Copy exactly the lines from the one containing "const paste = new" to the one containing "before = set(bpy.data.objects)", both lines included, and nothing else.

-- START OF DATASET CONTENT --

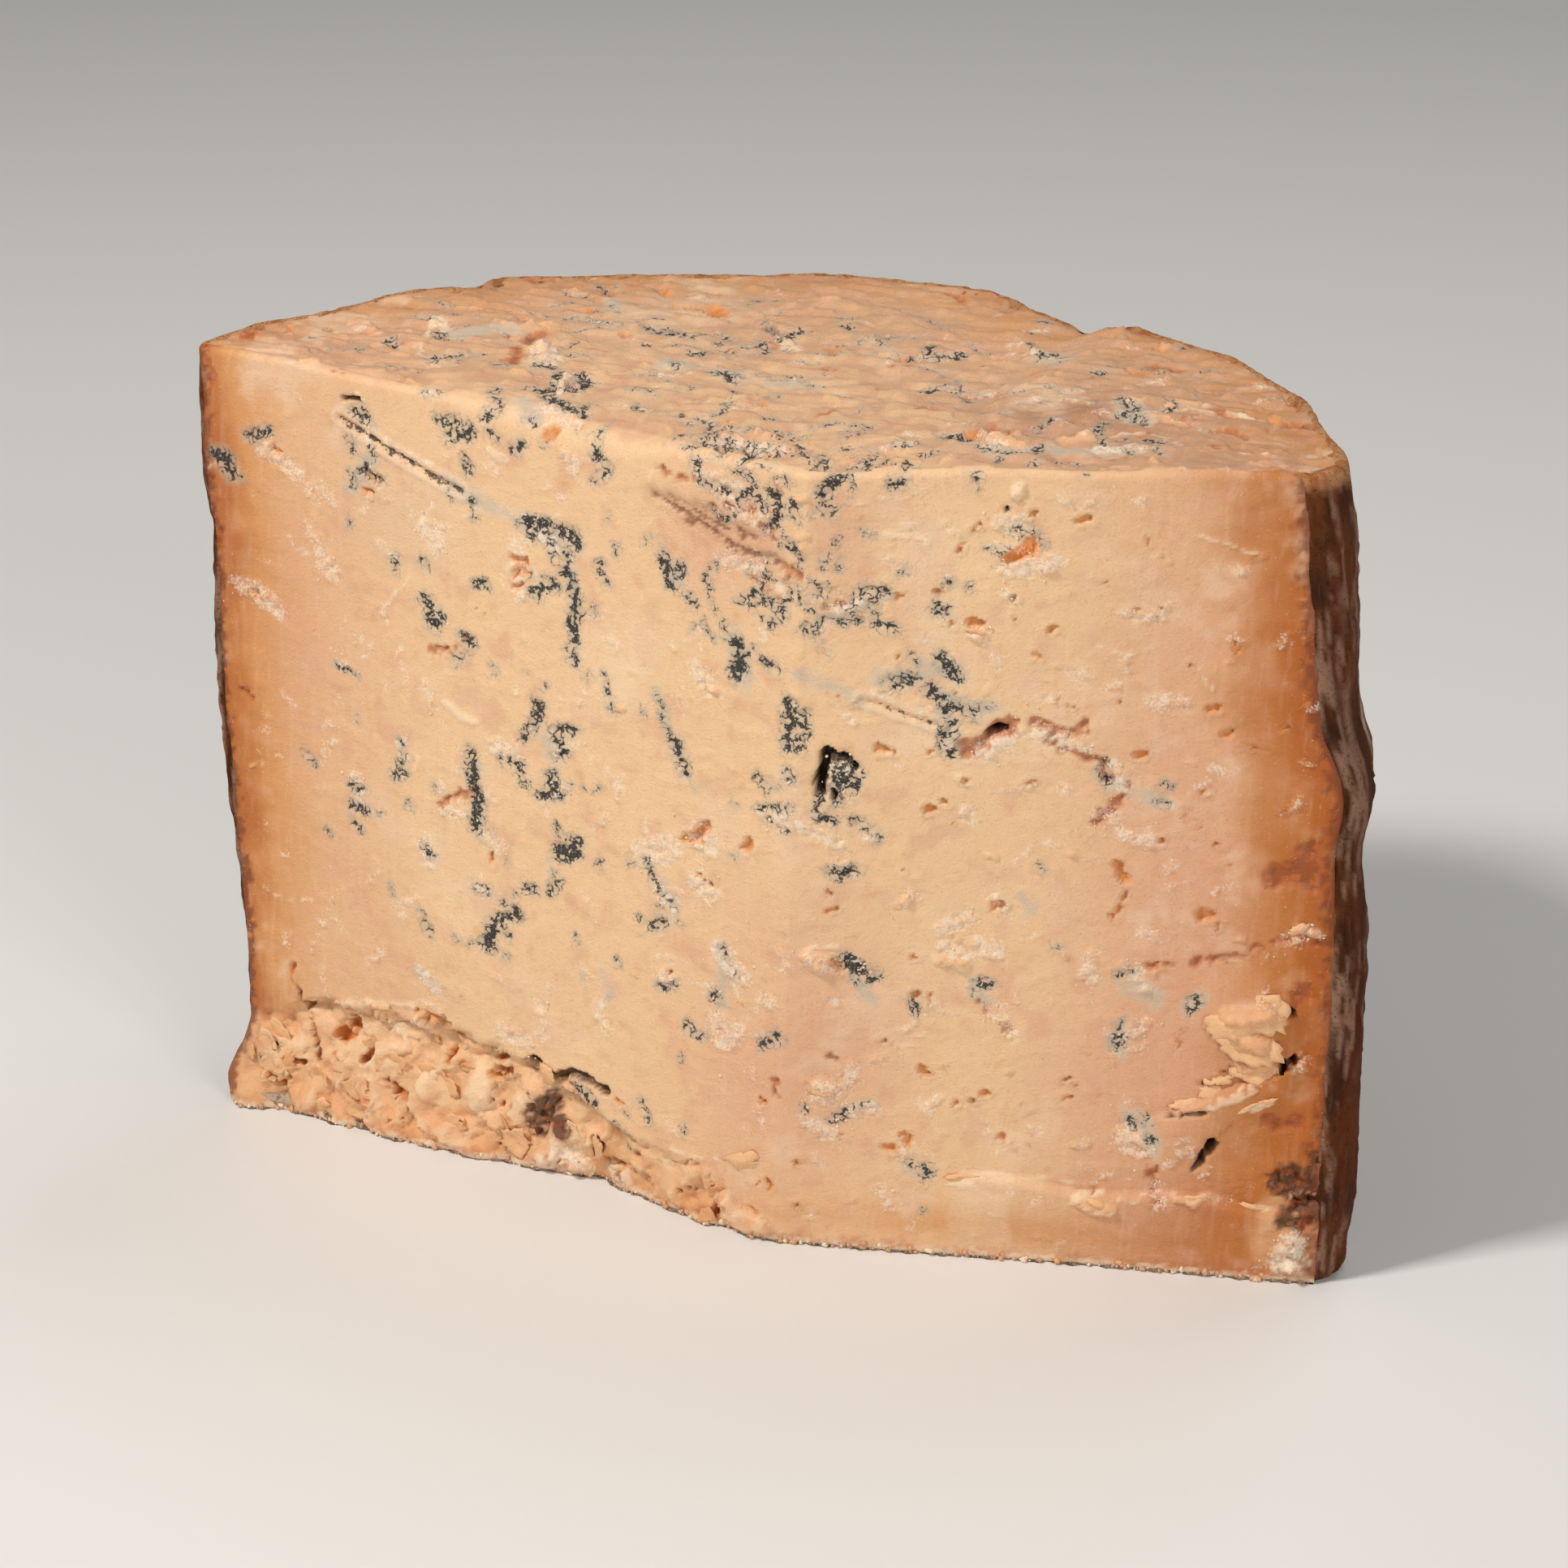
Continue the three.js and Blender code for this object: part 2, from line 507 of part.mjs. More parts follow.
const TOP_LUMPS = [
  { at: [-40, 37], size: [4, 9, 0.9], tilt: 30 },
  { at: [-31, 25], size: [3, 7, 0.9], tilt: 10 },
  { at: [-57.5, 80], size: [2.6, 5, 1.2], tilt: -10 },
  { at: [-38.6, 90], size: [2, 5, 1], tilt: 0 },
  { at: [45, 83], size: [8, 5, 1.8], tilt: -20 },
  { at: [52, 21.5], size: [5, 2, 1.1], tilt: 20 },
  { at: [12, 4], size: [5, 3, 1.2], tilt: 0 },
];

// Cuts and joins, done on exact closed solids
const wasm = await Module();
wasm.setup();

function asSolid(geometry) {
  const merged = mergeVertices(geometry, 1e-4);
  const triVerts = new Uint32Array(merged.index.array);
  const vertProperties = new Float32Array(merged.getAttribute('position').array);
  return new wasm.Manifold(new wasm.Mesh({ numProp: 3, vertProperties, triVerts }));
}

function lumpsOn(surface, places) {
  return places.map((place) => asSolid(cragAt({ on: surface, rings: LUMP_RINGS, ...place })));
}

// Wide holes get a stepped wall and narrow cracks a plain one
function cutsOn(surface, places) {
  return places.map((place) => {
    const rings = place.size[1] >= PIT_WIDTH ? PIT_RINGS : CRACK_RINGS;
    return asSolid(cragAt({ on: surface, rings, ...place }));
  });
}

function asGeometry(solid) {
  const mesh = solid.getMesh();
  const geometry = new THREE.BufferGeometry();
  geometry.setAttribute('position', new THREE.Float32BufferAttribute(mesh.vertProperties, 3));
  geometry.setIndex(new THREE.Uint32BufferAttribute(mesh.triVerts, 1));
  return geometry;
}

// The largest closed body, so that no loose scrap is left by a cut
function mainBody(solid) {
  const pieces = solid.decompose();
  return pieces.reduce((best, piece) => (piece.volume() > best.volume() ? piece : best));
}

function roughWedge() {
  const lumps = [...lumpsOn('left', LEFT_LUMPS), ...lumpsOn('right', RIGHT_LUMPS), ...lumpsOn('top', TOP_LUMPS)];
  const cuts = [...cutsOn('left', LEFT_CUTS), ...cutsOn('right', RIGHT_CUTS), ...cutsOn('top', TOP_CUTS)];
  let wedge = asSolid(wedgeSkin());
  for (const lump of lumps) wedge = wedge.add(lump);
  for (const cut of cuts) wedge = wedge.subtract(cut);
  return asGeometry(mainBody(wedge));
}

// The wedge stands with the middle of its base at the origin
function centredOnBase(geometry) {
  geometry.computeBoundingBox();
  const { min, max } = geometry.boundingBox;
  geometry.translate(-(min.x + max.x) / 2, -(min.y + max.y) / 2, -min.z);
  return geometry;
}

const paste = new THREE.MeshStandardMaterial({ color: 0xe4bd93, roughness: 0.62, metalness: 0 });
const wedge = new THREE.Mesh(centredOnBase(roughWedge()), paste);
wedge.name = 'cheese_wedge';

const group = new THREE.Group();
group.add(wedge);

export default group;
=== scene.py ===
"""A tall wedge of blue-veined cheese, with two knife-cut sides, a cut top and a browned rind.

Shapes are worked out in millimetres from the axis of the whole cheese, then moved into the frame.
Marks are strokes laid on a surface, on a cut side by distance from the apex and by height,
and on the top by x and y.
"""
import math

import bmesh
import bpy
import numpy as np
from mathutils import Matrix, Vector
from mathutils.geometry import delaunay_2d_cdt

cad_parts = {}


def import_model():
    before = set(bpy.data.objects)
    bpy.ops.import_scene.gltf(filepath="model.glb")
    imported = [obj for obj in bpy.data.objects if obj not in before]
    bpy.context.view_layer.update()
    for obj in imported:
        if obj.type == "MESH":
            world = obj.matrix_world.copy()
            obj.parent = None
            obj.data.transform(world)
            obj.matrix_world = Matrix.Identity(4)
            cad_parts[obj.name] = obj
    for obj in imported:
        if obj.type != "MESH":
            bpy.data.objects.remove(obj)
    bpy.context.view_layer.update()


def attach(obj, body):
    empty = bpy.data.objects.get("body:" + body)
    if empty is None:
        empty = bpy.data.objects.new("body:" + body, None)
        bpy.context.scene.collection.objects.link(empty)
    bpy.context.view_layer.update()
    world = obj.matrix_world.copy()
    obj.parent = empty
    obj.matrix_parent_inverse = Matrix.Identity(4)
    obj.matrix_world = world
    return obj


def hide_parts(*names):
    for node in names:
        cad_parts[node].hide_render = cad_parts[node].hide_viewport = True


NODE = "cheese_wedge"
MM = 0.001

# Driving sizes in millimetres and degrees, as in the solid
HEIGHT = 138.7
RIM_RADIUS = 100.0
RIND_BULGE_RIGHT = 8.2
RIND_TAPER_LEFT = 4.5
APEX_TOP = (20.0, 0.0)
APEX_FOOT = (12.8, 2.8)
LEFT_FACE_TOP_ANGLE = 169.5
LEFT_FACE_FOOT_ANGLE = 170.8
RIGHT_FACE_TOP_ANGLE = 15.6
RIGHT_FACE_FOOT_ANGLE = 11.6
RIGHT_CORNER_DEPTH = 6.0
RIGHT_CORNER_SPREAD = 5.0
LEFT_CORNER_DEPTH = 1.0
LEFT_CORNER_SPREAD = 1.5
EDGE_ROUND_TOP = 1.2
EDGE_ROUND_WORN = 2.6
EDGE_ROUND_FOOT = 0.8
TORN_BAND_RECESS = 2.6
TORN_BAND_BULGE = 4.4
FOOT_ROLL = 3.7
RIM_CHIP_DEPTH = 11.0
RIM_CHIP_START = 62.5
RIM_CHIP_END = 80.0
FLAKE_PATCH_LIFT = 1.8
LEDGE_LIFT = 1.6
RIDGE_LIFT = 1.3
TOP_UNDULATION = 0.4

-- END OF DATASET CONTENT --

### [RESULT]
const paste = new THREE.MeshStandardMaterial({ color: 0xe4bd93, roughness: 0.62, metalness: 0 });
const wedge = new THREE.Mesh(centredOnBase(roughWedge()), paste);
wedge.name = 'cheese_wedge';

const group = new THREE.Group();
group.add(wedge);

export default group;
=== scene.py ===
"""A tall wedge of blue-veined cheese, with two knife-cut sides, a cut top and a browned rind.

Shapes are worked out in millimetres from the axis of the whole cheese, then moved into the frame.
Marks are strokes laid on a surface, on a cut side by distance from the apex and by height,
and on the top by x and y.
"""
import math

import bmesh
import bpy
import numpy as np
from mathutils import Matrix, Vector
from mathutils.geometry import delaunay_2d_cdt

cad_parts = {}


def import_model():
    before = set(bpy.data.objects)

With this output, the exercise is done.